Rucci: We can’t point the finger at others over integrity
MICHELANGELO RUCCI
The Advertiser
June 20, 2014 8:36PM
PERHAPS it is the Ned Kelly in us ... or the convict traditions of the First Settlers.
That Australian way of telling authority to stop haranguing the little bloke, more so when he has put up his hand and done his time.
The widespread reaction to the Essendon Football Club supplements saga leaves much to digest — and too much that challenges Australia’s long-standing finger pointing across the world, particularly in China, Ireland, Spain and Bulgaria, to demand integrity in sport.
The misunderstanding - or misrepresenting - of the Australian Sports Anti-Doping Authority and its processes for an investigation either reflects frustration from ignorance or hypocrisy with Australia’s attitude on drugs in sport.
Let’s consider the big players in the long-running Essendon supplements saga.
ASADA. Perhaps the “drug cops” have been under-funded and under-resourced. Maybe the men who supposedly failed to get a positive test on Brownlow Medallist Ben Cousins (for social drugs) are green horns.
But, in the spirit of demanding sport be cleaned and never have its integrity compromised, why has the commentary on ASADA been based on lampooning their investigators as the modern version of the Keystone Cops? Why has there not been a demand from the public and nation’s leading sporting federations to the Federal Government to beef up this unit to be the best anti-doping agency in the world?
AFL PLAYERS’ ASSOCIATION. The AFL players’ union is representing the Essendon players caught in the horrid supplements saga. But is this sending the right message from the players’ body?
Every AFL player, we hope, wants to be part of a fair and clean competition. The players’ union should reflect that principle. It should defend the rights of the AFL athletes who stay true to this premise.
Those players who roam off the ranch - after failing to remember they have full responsibility for what goes into their bodies - hardly deserve the support of their union. This body already has made them rich enough to hire Queen’s Counsel to represent their interests.
The AFLPA should stand for integrity in sport - without compromise.

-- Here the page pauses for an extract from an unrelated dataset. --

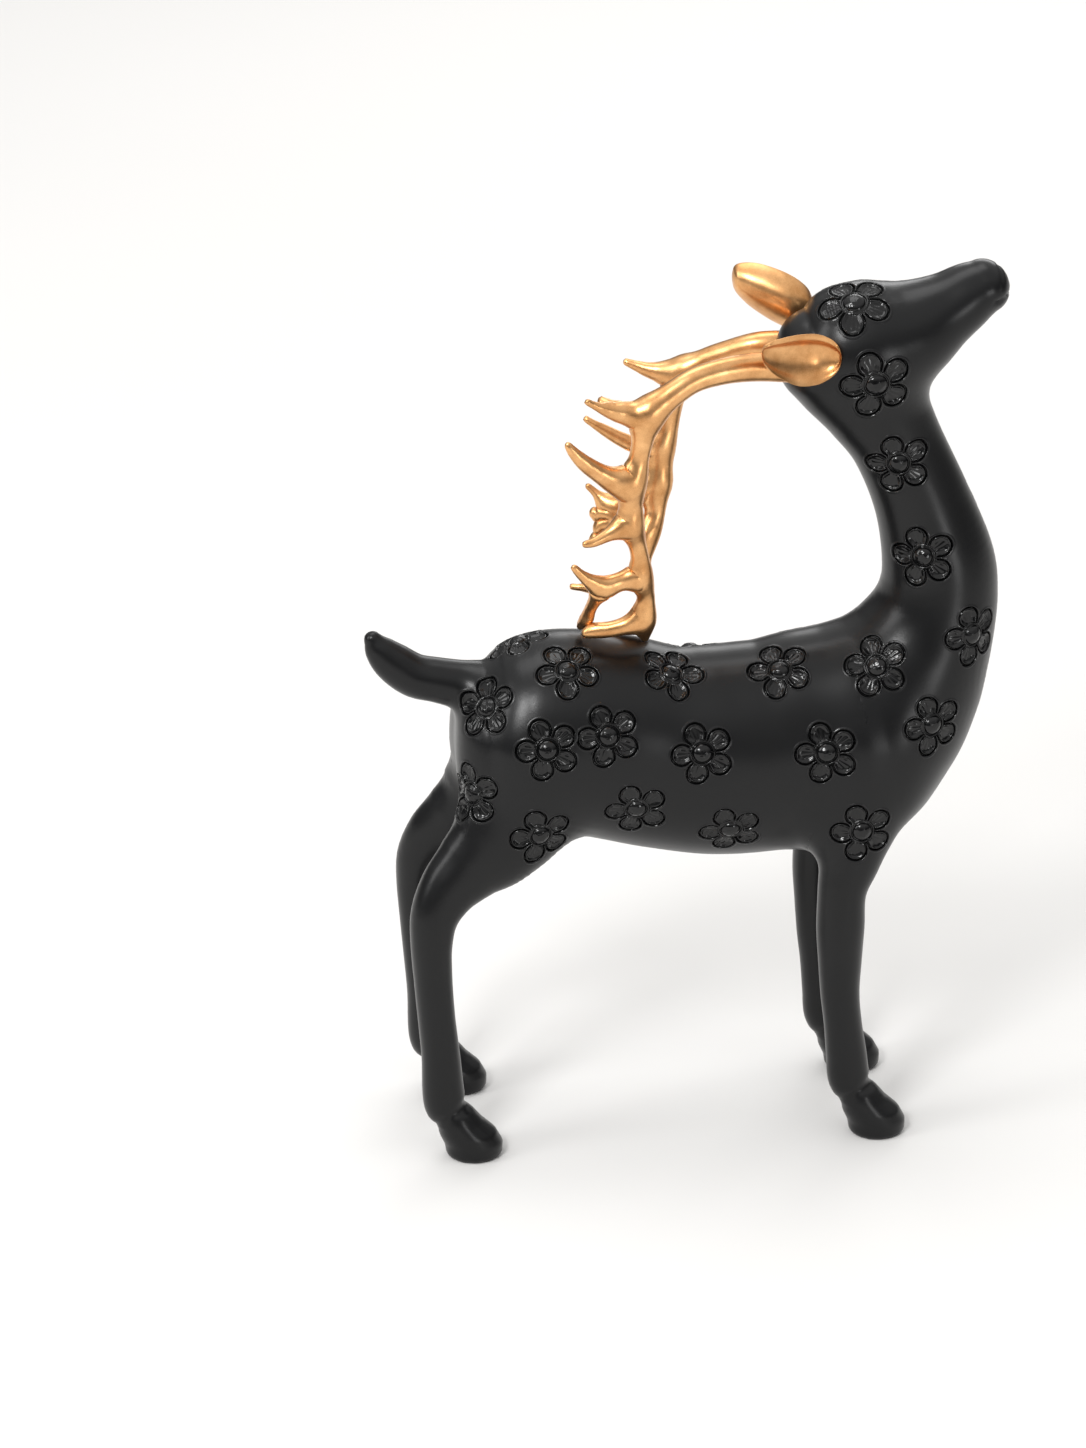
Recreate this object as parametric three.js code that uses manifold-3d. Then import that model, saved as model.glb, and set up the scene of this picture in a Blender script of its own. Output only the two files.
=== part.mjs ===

The question of whether the Essendon players have their contracts honoured by the Bombers should they cop any bans from ASADA should not be on the AFLPA agenda.
If the Bombers players were “duped”, their army of QCs will not be short of arguments for law suits against the Essendon Football Club.
Although, if the Essendon players en masse negotiate for six-month bans from September 1, they can walk through a loophole in the WADA code that allows them to serve their penalty in the summer and return for pre-season training on March 1 without missing a game, even pre-season matches.
AFL CLUBS. So far, the strongest backlash from Essendon’s AFL rivals is a few presidents making thinly veiled jibes at the Bombers at league meetings or taking seats far away from Essendon chairman Paul Little.
And now that Little has threatened legal action against the AFL, the rival presidents are urging Essendon to back off. Self-interest rules here, of course.
Essendon’s 17 rivals, remembering how the AFL coffers were drained when the league was caught up in a law suit with the Seven television network a decade ago, know Essendon’s legal challenge puts at risk how much money is farmed out to the AFL clubs at the end of the year and next season.
It would be fascinating to know what attitude would have come from the AFL clubs had this saga not involved Essendon, one of the league’s big brands. What if it had been Sydney? Considering the outspoken remarks made against the Swans with their league-approved cost of living allowance, the outrage towards Sydney would have been deafening.
With Essendon, there is silence.
ESSENDON FOOTBALL CLUB. So far, the Bombers have confessed to poor governance. For this they have copped their AFL-imposed penalties against officials such as senior coach James Hird, the football program with the loss of draft picks and the club itself that became the first to be disqualified from a finals series.
But Essendon still cannot tell its players what they were subjected to - and, even with the black spot, insist there was no cheating at Windy Hill in 2012.
While critics ask why ASADA has not interviewed Stephen Dank, the man who orchestrated Essendon’s contentious fitness program in 2012, the more meaningful point is: Why have the Bombers not used all their might and legal power to force Dank to detail everything that happened at Windy Hill two years ago?
If the players’ welfare is first and foremost in this debate, Essendon surely takes on Dank - and Dank, out of care for the players, puts all his notes on the table for them to see.
Instead, Essendon rushes to the Federal Court to sue the AFL and ASADA to protect its brand.
Yet, the process surely dictates Essendon take the case to the Court of Arbitration for Sport.
This is where athletes are guaranteed their right to protest against an anti-doping agency.
The case may finish up before an international jury in Lausanne, Switzerland. And that would be interesting. How would the world judge Australia after Australians were so quick to judge Chinese and Irish swimmers, Spanish cyclists and Bulgarian weightlifters - and are now stumbling with an issue in our own backyard?